-- Data section start --
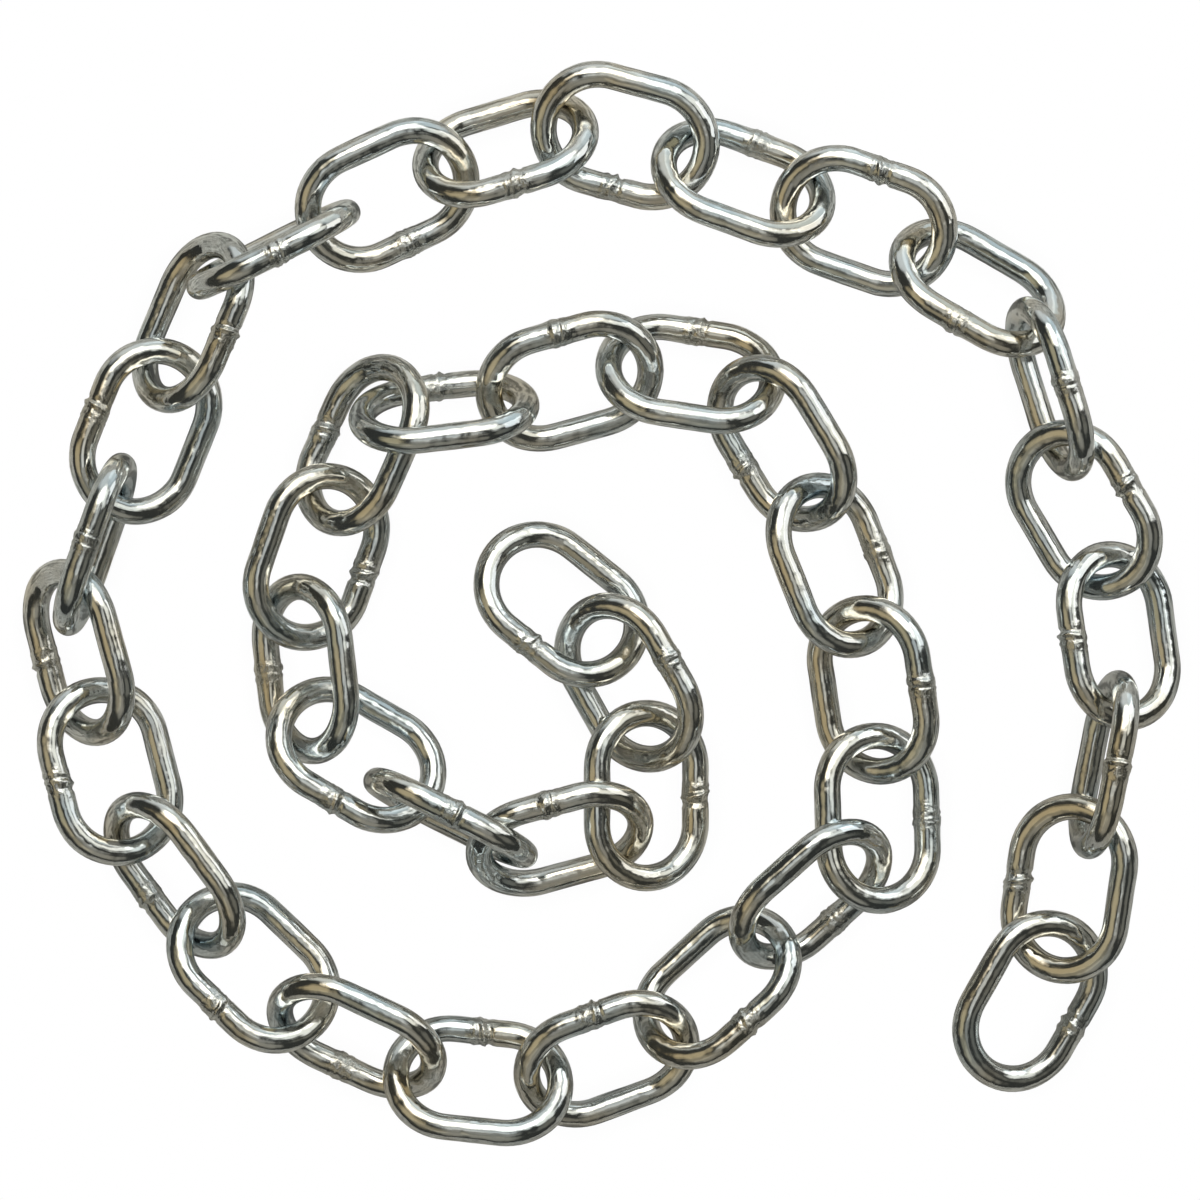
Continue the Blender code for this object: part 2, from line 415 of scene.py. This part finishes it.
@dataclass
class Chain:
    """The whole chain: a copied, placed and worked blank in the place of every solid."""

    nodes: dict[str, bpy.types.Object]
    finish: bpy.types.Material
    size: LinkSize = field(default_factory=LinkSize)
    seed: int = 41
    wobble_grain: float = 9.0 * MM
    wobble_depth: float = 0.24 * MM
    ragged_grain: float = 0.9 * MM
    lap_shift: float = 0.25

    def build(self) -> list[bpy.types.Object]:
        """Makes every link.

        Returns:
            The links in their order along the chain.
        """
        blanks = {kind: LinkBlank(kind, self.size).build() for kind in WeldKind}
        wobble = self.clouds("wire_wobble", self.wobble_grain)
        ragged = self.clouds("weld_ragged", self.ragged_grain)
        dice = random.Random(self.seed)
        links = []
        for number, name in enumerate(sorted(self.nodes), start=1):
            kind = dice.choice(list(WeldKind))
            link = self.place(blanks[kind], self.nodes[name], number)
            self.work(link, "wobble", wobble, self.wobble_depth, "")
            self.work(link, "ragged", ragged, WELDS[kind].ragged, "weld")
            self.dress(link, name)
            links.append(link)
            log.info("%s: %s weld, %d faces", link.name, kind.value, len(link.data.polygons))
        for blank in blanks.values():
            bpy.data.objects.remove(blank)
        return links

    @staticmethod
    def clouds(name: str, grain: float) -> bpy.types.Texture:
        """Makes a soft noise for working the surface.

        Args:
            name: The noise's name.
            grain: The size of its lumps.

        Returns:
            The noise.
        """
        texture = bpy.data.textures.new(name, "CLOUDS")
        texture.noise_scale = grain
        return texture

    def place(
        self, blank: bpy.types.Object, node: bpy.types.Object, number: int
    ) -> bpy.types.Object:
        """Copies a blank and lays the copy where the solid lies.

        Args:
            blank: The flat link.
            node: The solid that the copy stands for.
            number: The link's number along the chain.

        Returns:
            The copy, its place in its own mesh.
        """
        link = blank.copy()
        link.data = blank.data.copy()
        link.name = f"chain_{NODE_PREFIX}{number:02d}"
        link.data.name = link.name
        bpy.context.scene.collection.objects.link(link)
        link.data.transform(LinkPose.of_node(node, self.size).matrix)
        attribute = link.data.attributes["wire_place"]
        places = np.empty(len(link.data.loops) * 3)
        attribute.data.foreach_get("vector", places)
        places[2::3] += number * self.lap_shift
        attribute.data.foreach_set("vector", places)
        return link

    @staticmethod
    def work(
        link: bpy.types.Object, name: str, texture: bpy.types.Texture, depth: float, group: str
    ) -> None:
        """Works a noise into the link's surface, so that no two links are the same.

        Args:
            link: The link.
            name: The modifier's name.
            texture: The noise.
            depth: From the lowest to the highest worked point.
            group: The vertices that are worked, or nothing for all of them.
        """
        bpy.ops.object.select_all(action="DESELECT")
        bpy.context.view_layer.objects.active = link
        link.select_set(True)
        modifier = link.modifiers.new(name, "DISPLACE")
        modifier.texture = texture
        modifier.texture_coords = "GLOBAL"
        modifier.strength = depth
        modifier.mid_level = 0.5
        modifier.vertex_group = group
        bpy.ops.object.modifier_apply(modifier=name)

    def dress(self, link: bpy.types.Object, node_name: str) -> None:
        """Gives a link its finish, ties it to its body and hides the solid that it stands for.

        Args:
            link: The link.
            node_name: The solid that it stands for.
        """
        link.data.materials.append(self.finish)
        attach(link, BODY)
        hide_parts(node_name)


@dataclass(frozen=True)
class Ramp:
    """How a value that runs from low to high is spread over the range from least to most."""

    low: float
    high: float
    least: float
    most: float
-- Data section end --
■ Goal
Everything from the line containing "attach(link, BODY)" to the end of the data above should be quoted exactly, please, both ends included, and nothing outside that span.

■ Result for this task
        attach(link, BODY)
        hide_parts(node_name)


@dataclass(frozen=True)
class Ramp:
    """How a value that runs from low to high is spread over the range from least to most."""

    low: float
    high: float
    least: float
    most: float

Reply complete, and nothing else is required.